Funimation and Crunchyroll’s Anime Mega-Merger Is Complete

Funimation and Crunchyroll’s Anime Mega-Merger Is Complete
Vegeta and Goku performing the fusion dance. (Gif: Funimation)

Last year, AT&T announced its plans to sell off Crunchyroll, its anime streaming service, to Sony, the entertainment megacorporation that also owns Funimation. This came after years of the two companies working together to release their respective programs on one another’s digital platforms. Synergy between the two companies is nothing new, but now they’re about to fuse permanently.

Today, Sony and AT&T announced that the ink has finally dried on the $US1.175 billion deal making Crunchyroll a part of Sony’s larger portfolio of dubbed, localised anime content that it owns the distribution rights to.

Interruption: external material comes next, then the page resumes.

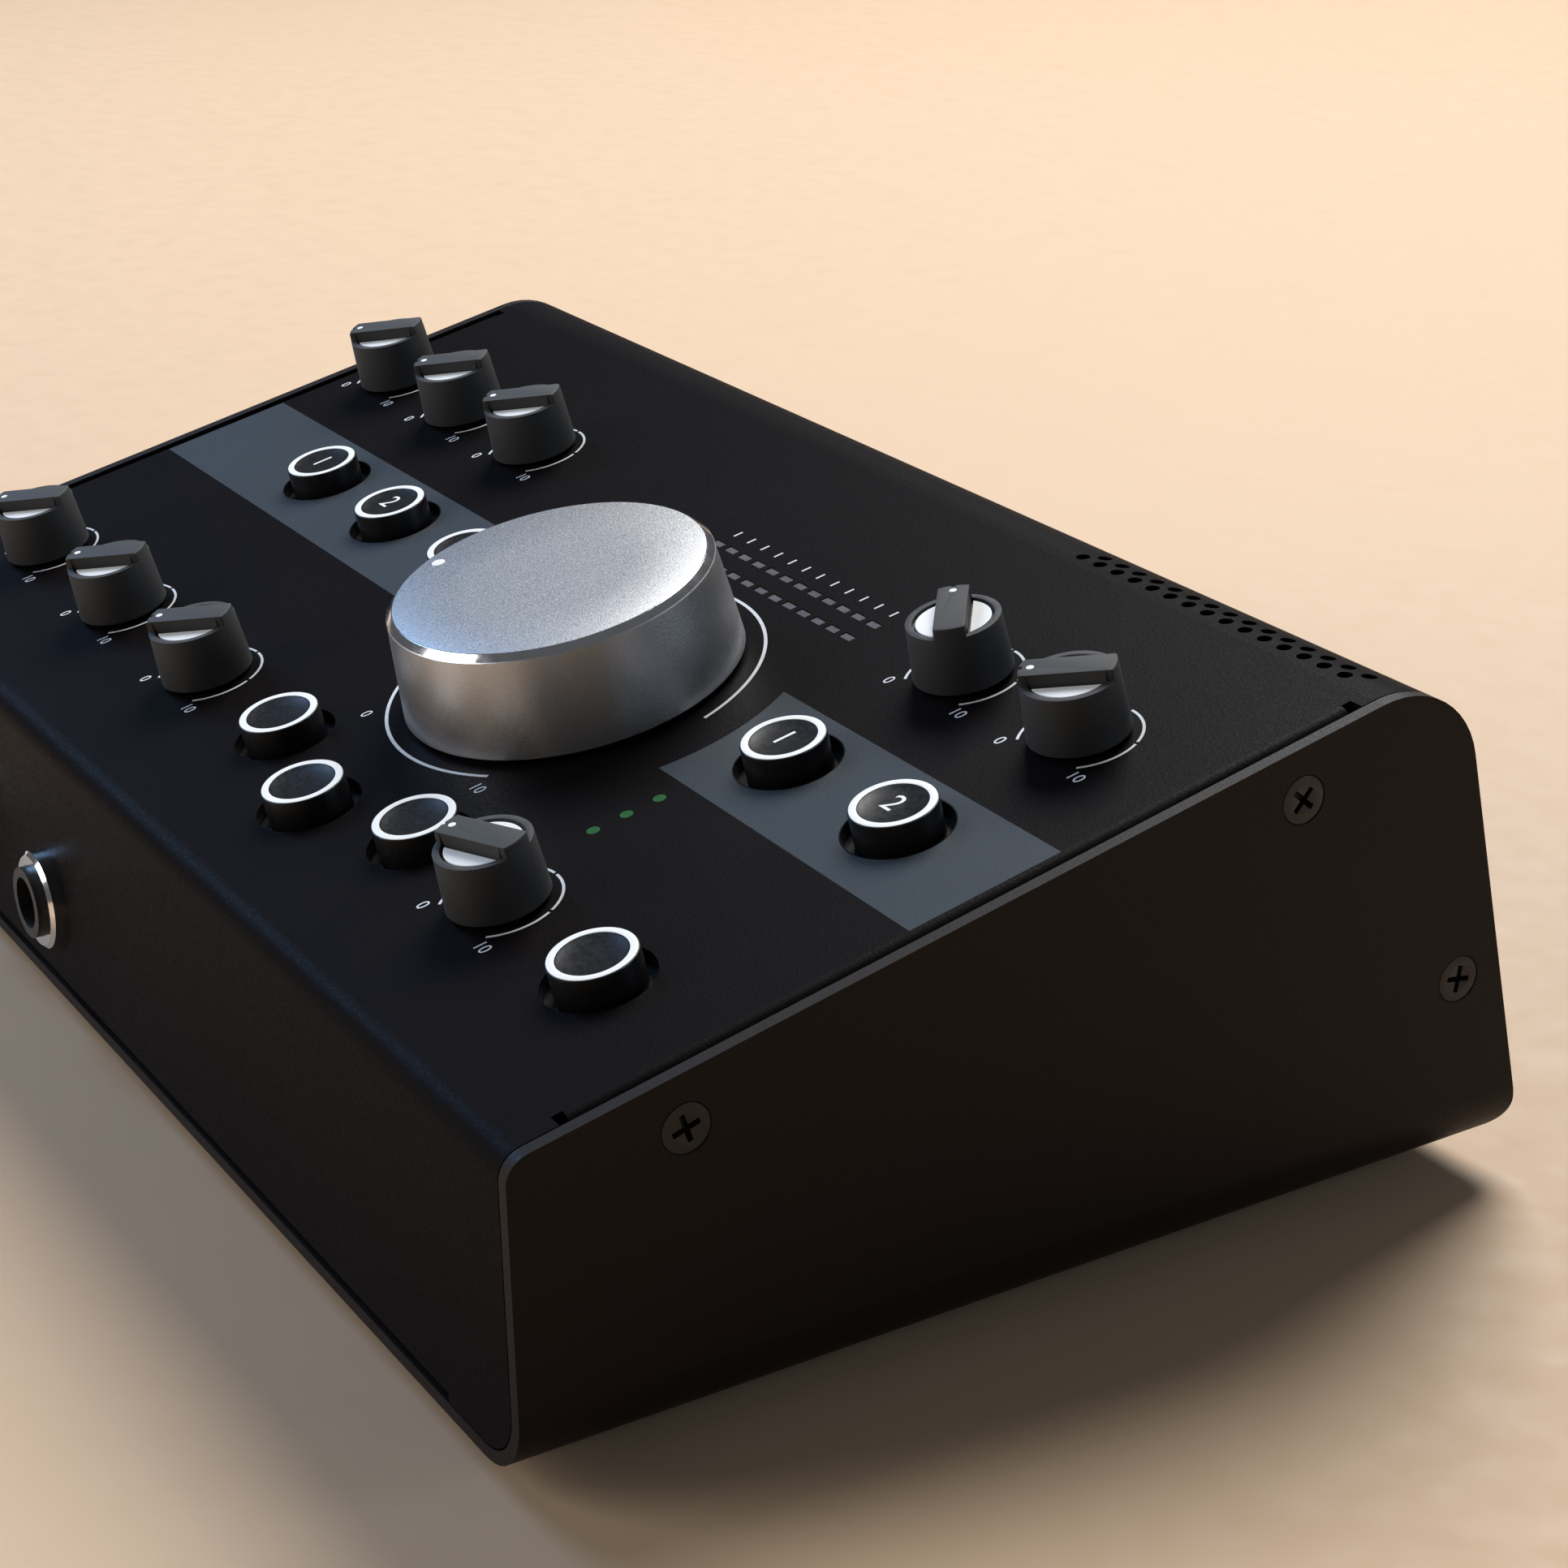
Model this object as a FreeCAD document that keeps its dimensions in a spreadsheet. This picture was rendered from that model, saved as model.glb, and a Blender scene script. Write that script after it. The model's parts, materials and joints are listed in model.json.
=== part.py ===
import FreeCAD, Part
import math
import os

import Sketcher

# Desktop studio monitor controller, millimetres, +Z up, front towards -Y.
# A bent steel tray (underside and both end panels) carries a bent steel cover
# (front, sloping deck and rear). Knobs and buttons stand on the deck, phone
# sockets are in the front, and the line, input, data and power sockets are in
# the rear. The deck frame has its origin where the deck and the front meet:
# x across, u up the slope, w square to the deck.

doc = FreeCAD.newDocument("MonitorController")
sheet = doc.addObject("Spreadsheet::Sheet", "Sizes")

SIZES = [
    ("body_width", 200.0, "width over the end panels"),
    ("front_height", 35.5, "underside to the deck's front edge"),
    ("deck_slope", 12.5, "slope of the deck, degrees"),
    ("deck_length", 115.4, "deck from front edge to rear face, along the slope"),
    ("wall", 1.5, "steel sheet"),
    ("panel_gap", 0.2, "cover to tray"),
    ("tray_bend", 7.8, "outer radius between underside and end panels"),
    ("front_bend", 3.0, "outer radius between front and deck"),
    ("rear_bend", 11.0, "outer radius between deck and rear"),
    ("heel_bend", 5.0, "outer radius at the bottom of the rear"),
    ("side_bend", 1.8, "outer radius between deck and side flanges"),
    ("flange_depth", 11.0, "side flange below the deck"),
    ("flange_front", 8.0, "front end of the side flange along the deck"),
    ("flange_rear", 101.5, "rear end of the side flange along the deck"),
    ("rear_flange_top", 14.0, "upper end of the rear flange below the deck"),
    ("rear_flange_low", 46.0, "lower end of the rear flange below the deck"),
    ("relief", 1.3, "bend relief slots"),
    ("lip_length", 9.0, "inward lip at the bottom of the rear"),
    ("front_relief", 1.0, "front's lower edge raised between its corners"),
    ("front_relief_margin", 15.6, "end of the raised edge from each end panel"),
    ("foot_height", 3.0, "rubber foot under the underside"),
    ("foot_radius", 6.0, "rubber foot"),
    ("foot_inset", 16.0, "foot centre from the end panels"),
    ("foot_front", 14.0, "front feet behind the front"),
    ("foot_rear", 108.0, "rear feet behind the front"),
    ("screw_inset", 5.85, "side screws from the deck and the rear face"),
    ("screw_front", 18.0, "front side screw along the deck"),
    ("screw_rear", 92.7, "rear side screw along the deck"),
    ("screw_low", 36.7, "low side screw below the deck"),
    ("screw_radius", 1.5, "screw shank"),
    ("screw_length", 6.0, "screw under the outer face"),
    ("head_radius", 2.65, "countersunk head"),
    ("hole_clearance", 0.15, "holes round screw shanks"),
    ("fit_gap", 0.05, "running fit of shafts and stems"),
    ("front_row", 21.5, "front row of controls along the deck"),
    ("mute_row", 16.3, "middle button of the front group"),
    ("volume_row", 51.6, "volume knob along the deck"),
    ("select_row", 57.3, "select buttons along the deck"),
    ("rear_row", 80.6, "rear row of knobs along the deck"),
    ("right_column", 79.3, "rightmost controls"),
    ("right_pitch", 21.45, "spacing of the right hand columns"),
    ("mute_column", 20.6, "middle button of the front group"),
    ("group_pitch", 18.35, "spacing of the front group"),
    ("source_column", -63.3, "leftmost source button"),
    ("source_pitch", 21.9, "spacing of source buttons"),
    ("input_column", -44.8, "rightmost input knob"),
    ("phones_column", -21.3, "rightmost phones knob"),
    ("phones_pitch", 28.6, "spacing of the phones knobs"),
    ("volume_column", 19.6, "volume knob"),
    ("volume_angle", 204.6, "way the volume knob points, degrees"),
    ("volume_base", 20.3, "volume knob radius at its base"),
    ("volume_top", 19.2, "volume knob radius at its top"),
    ("volume_height", 13.2, "volume knob above the deck"),
    ("volume_rim", 0.7, "bright bevel round the top"),
    ("knob_base", 5.7, "small knob radius at its base"),
    ("knob_top", 5.3, "small knob radius at its top"),
    ("knob_height", 8.5, "small knob above the deck"),
    ("knob_gap", 0.5, "knob's lower edge above the deck"),
    ("grip_width", 3.5, "bar across the small knob"),
    ("grip_rise", 1.3, "bar above the shoulders"),
    ("knob_rim", 0.7, "rim round the recess in each shoulder"),
    ("recess_depth", 0.5, "recess in each shoulder"),
    ("shaft_radius", 3.0, "control shaft"),
    ("volume_turn", 290.0, "turn of the volume control, degrees"),
    ("bushing_radius", 3.5, "threaded bushing of a control"),
    ("board_depth", 13.0, "top of the control board below the deck"),
    ("board_thickness", 1.6, "circuit boards"),
    ("board_margin", 5.0, "control board inside the cover"),
    ("board_front", 7.5, "control board's front edge along the deck"),
    ("board_rear", 96.5, "control board's rear edge along the deck"),
    ("button_radius", 4.8, "button cap"),
    ("button_rise", 2.9, "button above the deck"),
    ("button_edge", 0.2, "rounded edge of the cap"),
    ("button_hole", 6.05, "hole round a button"),
    ("button_flange", 0.9, "flange on the button beyond the hole's edge"),
    ("button_travel", 1.2, "press of a button"),
    ("stem_radius", 1.6, "button stem"),
    ("switch_side", 7.0, "key switch on the board"),
    ("switch_height", 5.0, "key switch above the board"),
    ("lamp_column", 53.1, "status lamps"),
    ("lamp_row", 35.4, "lowest status lamp along the deck"),
    ("lamp_pitch", 4.15, "spacing of the status lamps"),
    ("lamp_radius", 0.75, "status lamp"),
    ("meter_column", 3.6, "first meter lamp"),
    ("meter_row", 77.4, "lower meter row along the deck"),
    ("meter_spacing", 3.6, "upper meter row beyond the lower"),
    ("meter_pitch", 3.2, "spacing of the meter lamps"),
    ("meter_length", 2.2, "meter lamp"),
    ("meter_width", 1.1, "meter lamp"),
    ("vent_column", 93.2, "vent hole nearest the right end"),
    ("vent_row", 106.3, "lower vent row along the deck"),
    ("vent_spacing", 1.85, "upper vent row beyond the lower"),
    ("vent_pitch", 3.3, "spacing of the vent holes"),
    ("vent_radius", 0.85, "vent hole"),
    ("socket_bore", 3.25, "bore of a quarter inch socket"),
    ("socket_depth", 14.0, "depth of that bore from its nose"),
    ("socket_nose", 4.5, "threaded nose of a phone socket"),
    ("nose_reach", 3.0, "nose beyond the panel"),
    ("nut_radius", 6.2, "round nut on the nose"),
    ("nut_thickness", 1.9, "nut"),
    ("socket_width", 15.0, "socket housing"),
    ("socket_length", 22.0, "socket housing behind the panel"),
    ("phones_jack_column", -27.5, "front socket nearest the middle"),
    ("phones_jack_pitch", 28.0, "spacing of the front sockets"),
    ("phones_jack_height", 13.0, "front sockets above the underside"),
    ("line_row", 24.5, "line sockets below the deck"),
    ("line_column", 82.0, "rightmost line socket"),
    ("line_pitch", 18.2, "spacing of the line sockets"),
    ("combo_column", -81.0, "leftmost input socket"),
    ("combo_pitch", 30.0, "spacing of the input sockets"),
    ("combo_row", 33.0, "input sockets below the deck"),
    ("combo_radius", 11.9, "input socket in the rear face"),
    ("combo_bore", 9.6, "mouth of the input socket"),
    ("combo_depth", 13.0, "depth of that mouth"),
    ("combo_flange", 13.0, "half width of the input socket's face"),
    ("combo_face", 1.2, "face of the input socket on the panel"),
    ("combo_length", 24.0, "input socket behind the panel"),
    ("low_rise", 15.45, "data and power sockets up the rear from the underside"),
    ("data_column", 14.0, "square data socket"),
    ("data_width", 12.0, "data socket housing"),
    ("data_height", 11.0, "data socket housing"),
    ("data_mouth_width", 8.6, "data socket mouth"),
    ("data_mouth_height", 7.8, "data socket mouth"),
    ("data_depth", 9.0, "data socket mouth"),
    ("inlet_column", 60.0, "power inlet"),
    ("inlet_radius", 4.4, "power inlet nose"),
    ("inlet_bore", 3.15, "power inlet bore"),
    ("inlet_pin", 1.05, "power inlet pin"),
    ("power_column", 82.0, "power button"),
    ("phantom_column", -66.0, "phantom power button"),
    ("phantom_row", 14.8, "phantom power button below the deck"),
    ("push_radius", 3.2, "round push button in the rear face"),
    ("push_reach", 3.0, "push button beyond the rear face"),
    ("push_edge", 0.4, "bevelled edge of a rear push button"),
    ("push_travel", 2.0, "press of a rear push button"),
    ("rear_board_front", 92.0, "connector board's front edge along the deck"),
    ("post_radius", 2.5, "board posts"),
    ("post_column", 90.0, "outer board posts"),
    ("post_front", 38.0, "front board posts along the deck"),
    ("post_rear", 90.0, "rear board posts along the deck"),
    ("pot_side", 10.0, "small control housing"),
    ("pot_height", 6.5, "small control housing"),
    ("volume_pot_side", 17.0, "volume control housing"),
    ("volume_pot_height", 7.5, "volume control housing"),
]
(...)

In a statement, Sony expressed how the move is part of the company’s plan to bolster its offering to consumers.

“Crunchyroll adds tremendous value to Sony’s existing anime businesses, including Funimation and our terrific partners at Aniplex and Sony Music Entertainment Japan,” Sony Pictures Entertainment CEO Tony Vinciquierra said. “With Crunchyroll and Funimation, we are committed to creating the ultimate anime experience for fans and presenting a unique opportunity for our key partners, publishers, and the immensely talented creators to continue to deliver their masterful content to audiences around the world.

When Sony and AT&T first announced the plans for Crunchyroll, there were some understandable concerns about antitrust and monopolies considering Funimation and Crunchyroll’s size and dominance within the anime space. As the Verge notes, in addition to producing anime, Crunchyroll also publishes manga, puts on anime conventions, and has purchased anime production companies outright, solidly establishing it as one of the power players within the industry.

This deal is only going to make Funimation’s footprint that much larger and, in theory, encourage anime fans to flock even deeper into another walled garden within the larger ongoing streaming wars.